Ci sono degli indagati per l’omicidio del professor Giorgio Dino Montanari, il primario di Modena ucciso a colpi di pistola la sera dell’8 gennaio 1981. A 42 anni dai fatti si avvicina, quindi, la risoluzione del caso. Si indaga, in particolare, sulle dichiarazioni rilasciate da alcune persone legate al mondo sanitario. Una delle ipotesi è che il medico possa essere stato ucciso per volere di coloro che, all’interno del Policlinico da lui diretto, non erano a favore delle sue opinioni sull’aborto e lo consideravano di intralcio al loro lavoro, come più volte sua moglie ha messo in luce.

Omicidio di Giorgio Montanari a Modena: la svolta a 42 anni dai fatti

La notizia della riapertura delle indagini riguardanti l’omicidio di Modena, riportata dal Resto del Carlino, lascia ben sperare i familiari di Giorgio Dino Montanari, che da tempo chiedevano agli inquirenti di tornare sul caso. Sulla morte del primario – direttore della clinica ostetrico-ginecologica del Policlino di Modena -, avvenuta nell’inverno del 1981, non si è mai riusciti, in effetti, a fare chiarezza.

La svolta è arrivata a 42 anni dai fatti.

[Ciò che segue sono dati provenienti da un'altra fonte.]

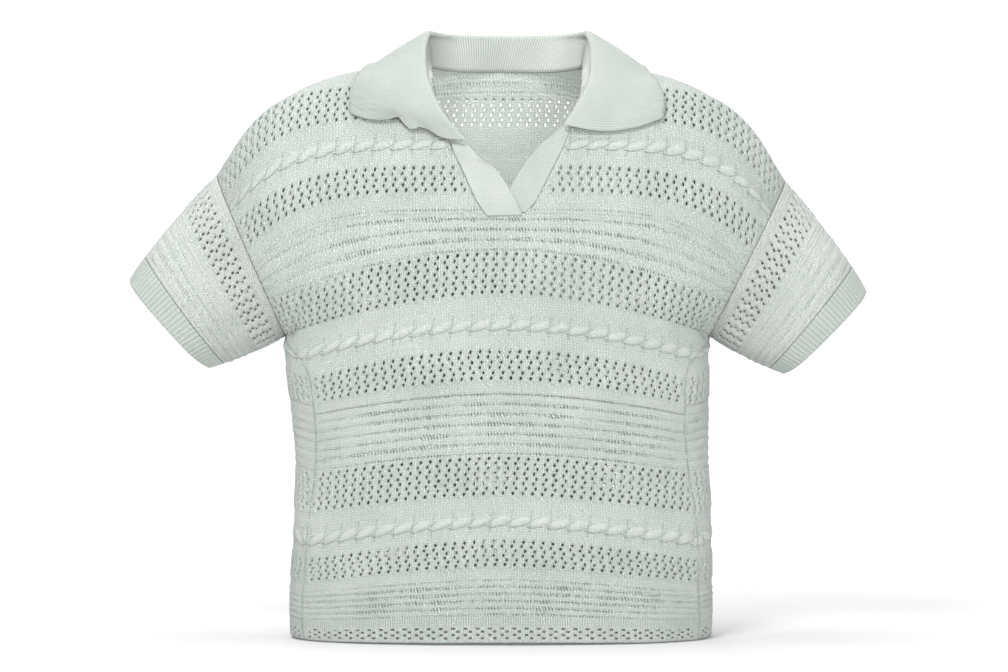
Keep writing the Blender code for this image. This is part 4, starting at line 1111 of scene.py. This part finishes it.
def makeStrip(side, material):
    # Straight lines across the strip between two edge curves, laid on the panel's surface;
    # both edges roll up by roll * exp(-(distance / rollWidth)^2).
    rows = [(i, *row) for i, row in enumerate(strips[side])]
    at = np.linspace(0, len(rows) - 1, strips["lengthSteps"] + 1)
    edges = [through(rows, c, at)[:, None] for c in (1, 2, 3, 4)]
    t = np.linspace(0, 1, strips["widthSteps"] + 1)[None, :]
    x = edges[0] + (edges[2] - edges[0]) * t
    z = edges[1] + (edges[3] - edges[1]) * t
    wall = form["wall"]
    sink = wall / 2 if side == "right" else -(strips["rimGap"] + wall / 2)
    middle = np.stack([x, frontDepth(x.ravel(), z.ravel()).reshape(x.shape) + sink, z], -1)
    normal = unit(np.cross(np.gradient(middle, axis=0), np.gradient(middle, axis=1)))
    roll = sum(np.exp(-(edge / strips["rollWidth"]) ** 2) for edge in (t, 1 - t))
    roll = strips["roll"] * roll[..., None]
    outer = middle + normal * (wall / 2)
    inner = middle - normal * (wall / 2)
    if normal[..., 1].mean() < 0:
        outer = outer + normal * roll
    else:
        inner = inner - normal * roll
    length = lengthsAlong(middle[:, 0])[:, None]
    width = np.linalg.norm(middle[:, -1] - middle[:, 0], axis=1)[:, None]
    uv = np.stack([t * width + 0 * length, length + 0 * t], -1)
    return wallPiece("knit_placket_" + side, outer, inner, plainIndex(x.shape),
                     np.ones((x.shape[0] - 1, x.shape[1] - 1), bool), uv,
                     strips["shade"] + 0 * x, material)


stripPieces = {side: makeStrip(side, ribKnit) for side in ("left", "right")}

# each piece rides on the one body and stands for its solid
for made, nodeName in ((frontPieces, "front"), (backPieces, "back")):
    for piece in made:
        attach(piece, "root")
        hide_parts(nodeName)
for side in ("left", "right"):
    for piece, nodeName, slot in ((sleeves[side], "sleeve_" + side, "mint_knit"),
                                  (cuffs[side], "cuff_" + side, "mint_rib"),
                                  (stripPieces[side], "placket_" + side, "mint_rib")):
        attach(piece, "root")
        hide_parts(nodeName)
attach(collarPiece, "root")
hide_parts("collar")

studio = {
    "camera": (0.004, -3.0, -0.251), "lens": 107.14, "sensor": 36.0,
    "floor": -0.5512, "floorColour": "E1E1E1",
    # name, place, size, power, colour
    "softboxes": [("overhead", (-0.1, 0.1, 2.2), 1.4, 26, "FFFFFF"),
                  ("key", (-0.7, -1.9, 1.6), 0.8, 40, "FFFFFF"),
                  ("front", (0.9, -3.3, -0.3), 1.2, 60, "FFFFFF"),
                  ("back", (-0.7, 3.4, 1.4), 1.4, 26, "FFFFFF")],
    "aim": (0, 0, -0.25), "sky": 0.58,
    # the sweep's own light: from a place to a place behind the jumper, from weak to strong
    "glow": (0.1, 1.6, 0.05, 0.5),
    # the sweep's rounding, how far back it begins, half the sweep's width, the wall's top and
    # how far the floor comes forward, in metres
    "sweep": (1.5, 5.0, 8.0, 7.0, 7.0),
}

camera = intoScene("camera", bpy.data.cameras.new("camera"))
camera.data.lens = studio["lens"]
camera.data.sensor_width = studio["sensor"]
camera.data.clip_end = 30
camera.location = studio["camera"]
camera.rotation_euler = (math.pi / 2, 0, 0)
bpy.context.scene.camera = camera

for name, place, size, power, colour in studio["softboxes"]:
    light = bpy.data.lights.new(name, "AREA")
    light.size = size
    light.energy = power
    light.color = linear(colour)[:3]
    lamp = intoScene(name, light)
    lamp.location = place
    aim = np.array(studio["aim"]) - np.array(place)
    lamp.rotation_euler = (math.atan2(math.hypot(aim[0], aim[1]), -aim[2]), 0,
                           math.atan2(aim[0], -aim[1]) + math.pi)

world = bpy.data.worlds.new("studio")
world.use_nodes = True
world.node_tree.nodes["Background"].inputs[0].default_value = (1, 1, 1, 1)
world.node_tree.nodes["Background"].inputs[1].default_value = studio["sky"]
bpy.context.scene.world = world
bpy.context.scene.view_settings.view_transform = "Standard"
print("camera and", len(studio["softboxes"]), "softboxes set")


def makeFloor():
    # A sweep: flat floor that rises in a quarter circle to a back wall.
    radius, back, wide, high, front = studio["sweep"]
    turn = np.linspace(0, math.pi / 2, 13)
    rounding = np.stack([back + radius * np.sin(turn), radius - radius * np.cos(turn)], -1)
    profile = np.concatenate([[[-front, 0]], rounding, [[back + radius, high]]])
    left = np.column_stack([np.full(len(profile), -wide), profile])
    right = np.column_stack([np.full(len(profile), wide), profile])
    points = np.concatenate([left, right]) + np.array([0, 0, studio["floor"]])
    n = len(profile)
    i = np.arange(n - 1)
    faces = np.stack([i, i + n, i + n + 1, i + 1], -1)
    mesh = bpy.data.meshes.new("sweep")
    mesh.from_pydata(points.tolist(), [], faces.tolist())
    mesh.shade_smooth()
    material, add = emptyMaterial("matt_paper_sweep")
    behind = add("SeparateXYZ", add("TexCoord").outputs["Object"]).outputs[1]
    glow = add("MapRange", behind, *studio["glow"])
    add("OutputMaterial", add("BsdfPrincipled", sockets={
        "Base Color": linear(studio["floorColour"]), "Roughness": 1.0, "Specular IOR Level": 0.0,
        "Emission Color": (1, 1, 1, 1), "Emission Strength": glow}))
    mesh.materials.append(material)
    floor = intoScene("sweep", mesh)


makeFloor()

print("jumper dressed")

Stando alle ultime notizie, delle persone sarebbero state iscritte nel registro degli indagati. Si tratta, con tutta probabilità, di soggetti che hanno a che fare con il mondo sanitario e quindi legate, professionalmente, alla vittima. Una delle ipotesi è che il professore possa essere stato ucciso per le sue opinioni sull’aborto.

In Italia erano gli anni delle battaglie sociali. Dopo l’emanazione della legge Fortuna, con cui, nel 1978, si introduceva l’interruzione volontaria di gravidanza, i cittadini si dividevano tra favorevoli e contrari. Montanari aveva deciso di lasciare ai suoi colleghi libertà di coscienza: una scelta avanguardista, che tra i corridoi dell’ospedale aveva provocato, però, malcontenti e attriti, esponendolo.

Ancor prima che mio marito venisse ucciso già conoscevo le dinamiche della clinica e sapevo quanto lui fosse osteggiato da molti dei colleghi – aveva raccontato la moglie, Anna Ponti, al Gazzettino, a 40 anni dalla sua morte -. Era scomodo. Difendeva i diritti delle donne e tanti all’epoca si sentivano ostacolati dalle sue posizioni moderne e progessiste. Era d’intralcio e ingombrante per le partite di potere che si giocavano in clinica. Andava tolto di mezzo, e così è successo.

Lei e sua figlia, Silvia, morta di tumore qualche anno fa, non si sono mai arrese. E, fin dall’inizio, sostengono che a colpire l’uomo con sette colpi d’arma da fuoco mentre si trovava a bordo del suo Maggiolino sia stato qualcuno che lo conosceva. L’unica testimone, la donna al volante dell’auto tamponata dalla vettura del primario dopo l’aggressione, non è mai riuscita a fornire un identikit dell’assassino. Lo avrebbe visto solo allontanarsi, nell’ombra, a fatti avvenuti.

I nuovi dettagli

Dopo aver ascoltato i racconti di “persone informate dei fatti”, gli inquirenti starebbero ora svolgendo nuovi accertamenti. Nel 2020, prima che le indagini venissero richiuse, dopo essere state riaperte (la prima archiviazione risale al 1991), coloro che lavoravano al caso avevano rinvenuto una pistola molto simile a quella utilizzata per uccidere il primario, ipotizzando che potesse condurli all’assassino.

La sua identità, invece, non è mai stata svelata. Nonostante gli sforzi.

Mio marito era uno scienziato ed è morto ammazzato a cinquant’anni. Io ne ho 90 – aveva ribadito la moglie -, ma sono ancora intenzionata a inchiodare il colpevole. Quantomeno il caso non deve, non può, essere archiviato. Tanto più se gli spunti investigativi non mancano.

La speranza è che questa possa essere la volta buona e che Giorgio Montanari e la sua famiglia possano ottenere, nonostante i tanti anni trascorsi, la giustizia che la storia che li ha coinvolti merita.